Aku menatap menerawang ke langit.
Lampu neon logotype Meridien dan Hilton menyala terang disamping bulan sabit yang cantik.
Mereka yang tengah ditangkapi karena tidak menginginkan lingkungan mereka hidup dirusak oleh Semen Gresik di Sukolilo, atau di Medan sana; entah apakah mereka akan pernah mampu membeli tiket ke surga ini. Sementara keseharian mereka menyerupai neraka.

Islam, yang kupelajari dari semua muslim yang pernah kutemui dalam hidupku sejauh ini, dijalankan dengan hitungan dagang. Serupa bisnis. Sepanjang kamu pintar-pintar menjauhi yang dilarang, dan terus melakukan hal yang disuruh agar kamu dapat menabung valhalla, kamu akan masuk surga.
Sama sekali tidak ada masalah apabila setiap hal yang menguntungkanmu pada tiap harinya, merupakan kerugian bagi pihak yang lain. Meskipun kau bekerja untuk mengembangkan perusahaan yang menghancurkan kehidupan banyak orang. Meskipun kau tidak pernah memperdulikan apa yang sebenarnya terjadi di dunia ini. Meskipun untuk gaji besar dalam pekerjaanmu, berarti banyak orang tidak memiliki uang untuk membeli pangan. Meskipun untuk hotel megah dimana kamu menginap, dan pusat-pusat perbelanjaan dimana kamu memuaskan hasratmu mengonsumsi, pasti ada orang-orang yang harus diusir dari rumahnya. Meskipun kau membiarkan sumber-sumber berita yang membentuk opinimu dipenuhi bualan, omong kosong yang hanya menguntungkan para pemiliknya: para penguasa dan saudagar besar. Meskipun setiap harinya, kamu berpura-pura tidak sedang hidup dalam posisi yang membiarkan sistem ekonomi yang menagih darah dan nyawa setiap detiknya ini terus berlangsung. Pintar-pintar menabung valhalla, menjalani yang diwajibkan, dan menjauhi dosa. Cukup itu saja.
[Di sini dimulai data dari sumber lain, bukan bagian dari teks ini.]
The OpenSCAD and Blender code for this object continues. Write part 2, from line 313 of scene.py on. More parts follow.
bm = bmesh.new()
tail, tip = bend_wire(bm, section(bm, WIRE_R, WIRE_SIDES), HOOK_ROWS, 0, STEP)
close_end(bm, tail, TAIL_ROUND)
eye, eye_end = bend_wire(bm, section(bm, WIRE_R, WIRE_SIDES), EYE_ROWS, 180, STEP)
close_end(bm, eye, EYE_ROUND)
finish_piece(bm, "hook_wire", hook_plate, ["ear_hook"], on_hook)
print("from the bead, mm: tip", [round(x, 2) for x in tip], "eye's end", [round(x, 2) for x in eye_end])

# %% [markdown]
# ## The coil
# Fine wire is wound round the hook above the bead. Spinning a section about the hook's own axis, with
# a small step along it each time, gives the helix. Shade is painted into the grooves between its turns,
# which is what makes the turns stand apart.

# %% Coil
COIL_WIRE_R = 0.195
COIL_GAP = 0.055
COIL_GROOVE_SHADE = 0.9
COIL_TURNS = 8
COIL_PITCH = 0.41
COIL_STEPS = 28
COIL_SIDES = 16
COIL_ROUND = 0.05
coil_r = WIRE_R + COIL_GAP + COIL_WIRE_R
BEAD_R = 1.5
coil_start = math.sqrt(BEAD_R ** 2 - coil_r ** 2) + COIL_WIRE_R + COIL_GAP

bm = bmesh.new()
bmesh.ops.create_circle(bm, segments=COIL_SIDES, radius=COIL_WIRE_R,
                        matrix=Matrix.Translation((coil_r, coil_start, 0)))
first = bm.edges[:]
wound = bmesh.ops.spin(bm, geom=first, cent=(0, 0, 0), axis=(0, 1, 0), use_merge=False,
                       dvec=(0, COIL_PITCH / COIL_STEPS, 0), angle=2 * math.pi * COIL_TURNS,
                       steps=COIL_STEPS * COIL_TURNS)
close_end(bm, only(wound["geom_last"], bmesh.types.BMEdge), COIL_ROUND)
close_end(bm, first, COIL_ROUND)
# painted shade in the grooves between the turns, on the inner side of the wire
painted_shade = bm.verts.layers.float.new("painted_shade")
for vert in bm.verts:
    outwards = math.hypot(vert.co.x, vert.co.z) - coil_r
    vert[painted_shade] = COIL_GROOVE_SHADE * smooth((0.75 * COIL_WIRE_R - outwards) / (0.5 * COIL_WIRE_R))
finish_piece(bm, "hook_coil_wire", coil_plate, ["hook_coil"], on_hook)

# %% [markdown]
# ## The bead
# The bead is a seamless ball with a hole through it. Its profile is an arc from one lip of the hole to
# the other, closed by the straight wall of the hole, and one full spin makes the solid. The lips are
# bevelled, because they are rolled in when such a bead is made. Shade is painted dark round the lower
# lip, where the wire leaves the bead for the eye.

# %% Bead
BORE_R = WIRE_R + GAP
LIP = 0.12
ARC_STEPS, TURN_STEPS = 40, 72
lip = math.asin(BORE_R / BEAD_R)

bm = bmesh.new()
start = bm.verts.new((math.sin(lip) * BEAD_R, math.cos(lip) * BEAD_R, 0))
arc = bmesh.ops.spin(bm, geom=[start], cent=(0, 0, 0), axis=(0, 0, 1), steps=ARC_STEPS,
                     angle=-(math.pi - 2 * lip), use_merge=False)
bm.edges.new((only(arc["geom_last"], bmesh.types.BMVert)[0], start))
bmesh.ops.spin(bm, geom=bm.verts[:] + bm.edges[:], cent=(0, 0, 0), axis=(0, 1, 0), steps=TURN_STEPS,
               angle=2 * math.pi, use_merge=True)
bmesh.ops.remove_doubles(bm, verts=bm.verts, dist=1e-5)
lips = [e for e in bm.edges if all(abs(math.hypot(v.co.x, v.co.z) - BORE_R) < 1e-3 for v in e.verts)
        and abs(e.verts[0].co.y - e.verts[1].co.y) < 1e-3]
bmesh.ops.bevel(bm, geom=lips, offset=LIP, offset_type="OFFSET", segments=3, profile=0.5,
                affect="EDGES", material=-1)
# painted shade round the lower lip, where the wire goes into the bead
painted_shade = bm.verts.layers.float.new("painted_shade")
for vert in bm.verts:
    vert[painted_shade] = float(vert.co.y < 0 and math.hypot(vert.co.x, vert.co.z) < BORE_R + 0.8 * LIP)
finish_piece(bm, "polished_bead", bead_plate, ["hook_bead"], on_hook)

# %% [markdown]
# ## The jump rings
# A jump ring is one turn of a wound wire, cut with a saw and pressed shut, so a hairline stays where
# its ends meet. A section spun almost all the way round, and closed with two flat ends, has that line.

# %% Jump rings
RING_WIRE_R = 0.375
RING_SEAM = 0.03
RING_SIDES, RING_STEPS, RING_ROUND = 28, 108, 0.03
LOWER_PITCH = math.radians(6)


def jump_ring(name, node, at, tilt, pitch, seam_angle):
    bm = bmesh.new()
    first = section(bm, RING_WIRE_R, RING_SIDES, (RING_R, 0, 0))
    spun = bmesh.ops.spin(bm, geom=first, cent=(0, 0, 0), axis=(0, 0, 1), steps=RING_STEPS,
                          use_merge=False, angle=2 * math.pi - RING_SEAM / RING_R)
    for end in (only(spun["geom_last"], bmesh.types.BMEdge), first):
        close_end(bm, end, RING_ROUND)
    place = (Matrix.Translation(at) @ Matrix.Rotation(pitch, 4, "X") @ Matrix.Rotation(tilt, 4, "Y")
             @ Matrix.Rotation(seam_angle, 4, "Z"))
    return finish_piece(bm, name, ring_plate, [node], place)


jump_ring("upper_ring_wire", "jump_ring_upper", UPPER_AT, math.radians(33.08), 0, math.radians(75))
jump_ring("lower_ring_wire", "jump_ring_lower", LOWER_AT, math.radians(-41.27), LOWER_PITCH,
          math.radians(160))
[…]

Di depan Ka’bah itu aku meringkuk dan memejamkan mata.
Aku tidak mau spiritualitas seperti ini. Aku tidak butuh kota suci yang dipenuhi oleh saudagar serakah yang sibuk meraup untung dari gerombolan mereka yang haus valhalla.

Aku membenci negara ini; Arab Saudi. Negara yang menjadi kiblat orang-orang religius di tempat aku hidup, Nusantara. Kiblat semacam ini. Tempat dimana perempuan dilarang melakukan nyaris semua hal diluar rumah tangga mereka. Dan kau bisa menemukan rumah keluarga Saud dimana-mana. Seperti istana, rumah-rumah itu megah, luas, bertembok besar dan berpenjaga. Pada sisi lain kota, para pekerja imigran bergaji rendah berjejalan dalam angkutan umum yang berkendara diatas jalanan yang cantik dan bersih.
Ayahku sering bercerita, bahwa dalam pekerjaannya, ia seringkali shock melihat hal-hal yang dilakukan orang-orang disini. Ia harus ikut mengurusi pengadilan tenaga-tenaga kerja yang disetrika, dipukuli, dibunuh secara sadis (berdasarkan hasil forensik yang dilakukan terhadap mayatnya) oleh kepala keluarga setempat, atau bahkan dilakukan oleh seluruh anggota keluarga. Bagaimana seorang yang sangat kaya tetap tidak mau menggaji seseorang yang telah bekerja kepadanya selama puluhan tahun. Dan bagaimana passport orang-orang malang ini ditahan oleh majikannya, hingga mereka tidak dapat/sulit kabur. Ayahku juga sering bercerita tentang pekerjaannya yang dipersulit oleh pemerintah Arab Saudi yang sangat melindungi warganya, sehingga seringkali psikopat-psikopat ini lepas tanpa mendapat hukuman.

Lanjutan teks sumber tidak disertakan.